Crypto firms are making false claims about Hong Kong licence applications and investors should beware, says SFC
- Some unlicensed virtual asset trading platforms claim that they have submitted applications to the regulator, but have not, says SFC
- SFC said it may ‘take a dim view’ of non-compliant behaviours when assessing licence applications

Some crypto trading platforms are making false claims about their compliance with Hong Kong’s new regulatory regime for virtual assets, according to the city’s securities regulator, which urged investors to be aware of the risks.
Some unlicensed virtual asset trading platforms claim that they have submitted applications to the Securities and Futures Commission (SFC) that allow them to operate in the city legally, but have not actually done so, the SFC said in a statement published on Monday.

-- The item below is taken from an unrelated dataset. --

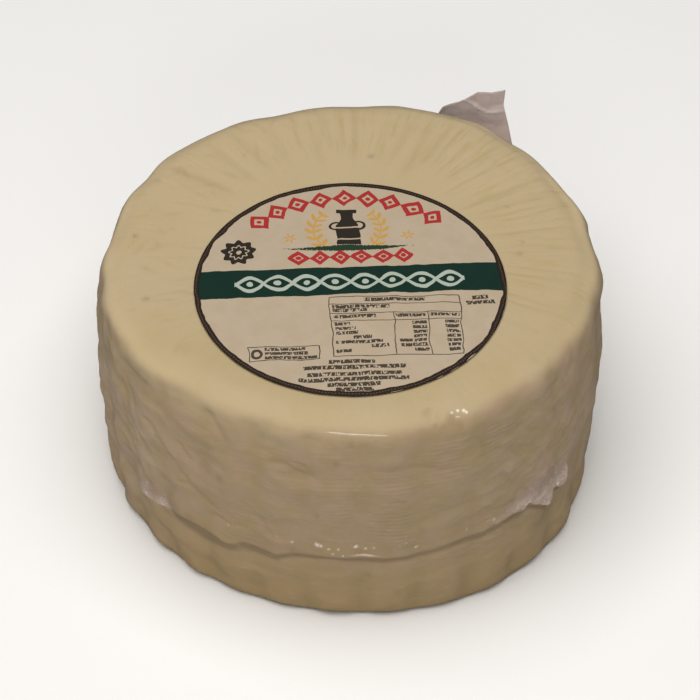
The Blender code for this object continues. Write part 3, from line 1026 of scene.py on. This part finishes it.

Such fraudulent claims, meant to “give the public a false sense of assurance” and aimed at “inducing another person to trade in virtual assets”, is an offence under the Anti-Money Laundering and Counter-Terrorist Financing Ordinance, the regulator said.

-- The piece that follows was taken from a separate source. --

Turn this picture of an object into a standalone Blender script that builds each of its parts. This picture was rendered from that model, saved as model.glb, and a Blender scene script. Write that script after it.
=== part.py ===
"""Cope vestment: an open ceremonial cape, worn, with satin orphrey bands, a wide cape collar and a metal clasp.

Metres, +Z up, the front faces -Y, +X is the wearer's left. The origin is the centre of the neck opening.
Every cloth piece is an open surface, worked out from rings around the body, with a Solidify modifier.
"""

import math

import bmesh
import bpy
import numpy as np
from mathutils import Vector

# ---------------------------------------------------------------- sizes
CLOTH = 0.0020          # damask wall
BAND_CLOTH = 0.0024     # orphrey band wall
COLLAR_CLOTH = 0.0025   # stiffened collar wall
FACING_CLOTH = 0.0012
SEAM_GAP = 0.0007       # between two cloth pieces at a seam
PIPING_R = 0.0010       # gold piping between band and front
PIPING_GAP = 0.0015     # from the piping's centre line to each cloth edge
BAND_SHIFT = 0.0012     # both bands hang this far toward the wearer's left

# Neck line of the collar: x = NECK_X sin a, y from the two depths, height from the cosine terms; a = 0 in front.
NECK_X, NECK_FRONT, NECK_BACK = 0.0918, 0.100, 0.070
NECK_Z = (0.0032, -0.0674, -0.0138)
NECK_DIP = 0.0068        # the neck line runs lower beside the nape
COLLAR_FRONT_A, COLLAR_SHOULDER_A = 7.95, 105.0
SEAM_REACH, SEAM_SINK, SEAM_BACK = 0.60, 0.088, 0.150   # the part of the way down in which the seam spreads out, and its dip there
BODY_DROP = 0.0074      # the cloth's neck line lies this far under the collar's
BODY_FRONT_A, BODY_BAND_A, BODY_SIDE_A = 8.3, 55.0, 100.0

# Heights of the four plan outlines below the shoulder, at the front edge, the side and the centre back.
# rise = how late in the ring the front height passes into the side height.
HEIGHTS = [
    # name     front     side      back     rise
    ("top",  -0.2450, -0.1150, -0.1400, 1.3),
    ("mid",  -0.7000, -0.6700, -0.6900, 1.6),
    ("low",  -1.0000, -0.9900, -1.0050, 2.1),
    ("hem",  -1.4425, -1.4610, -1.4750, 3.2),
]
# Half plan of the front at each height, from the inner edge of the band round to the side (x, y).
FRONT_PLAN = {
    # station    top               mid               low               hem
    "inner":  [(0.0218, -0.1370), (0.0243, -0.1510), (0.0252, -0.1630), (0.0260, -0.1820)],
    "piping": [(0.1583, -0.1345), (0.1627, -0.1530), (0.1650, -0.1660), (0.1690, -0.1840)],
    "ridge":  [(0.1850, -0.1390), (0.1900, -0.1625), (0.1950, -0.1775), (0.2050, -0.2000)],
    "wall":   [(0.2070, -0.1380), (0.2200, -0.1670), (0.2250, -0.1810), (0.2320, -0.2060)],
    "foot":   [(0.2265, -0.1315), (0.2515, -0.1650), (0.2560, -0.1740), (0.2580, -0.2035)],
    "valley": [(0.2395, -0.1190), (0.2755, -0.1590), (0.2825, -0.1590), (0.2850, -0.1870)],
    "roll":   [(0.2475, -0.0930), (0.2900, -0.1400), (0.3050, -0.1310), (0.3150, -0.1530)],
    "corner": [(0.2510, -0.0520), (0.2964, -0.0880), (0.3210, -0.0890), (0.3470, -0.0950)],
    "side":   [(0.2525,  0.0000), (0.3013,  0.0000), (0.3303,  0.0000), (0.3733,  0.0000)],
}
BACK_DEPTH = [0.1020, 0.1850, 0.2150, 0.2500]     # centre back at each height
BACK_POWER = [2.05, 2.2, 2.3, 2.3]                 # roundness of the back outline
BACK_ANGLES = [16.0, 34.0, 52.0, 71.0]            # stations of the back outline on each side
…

Last October Hong Kong announced a major push to embrace the virtual assets sector with the ambition to become a global crypto hub, and in the following months laid out rules that allow centralised crypto exchanges to admit retail customers provided they are approved for a licence by the SFC.
A one-year grace period, starting from June 1 this year, allows exchanges that already had a large presence in the city to continue operations while they make changes to their platforms to comply with the SFC’s rules.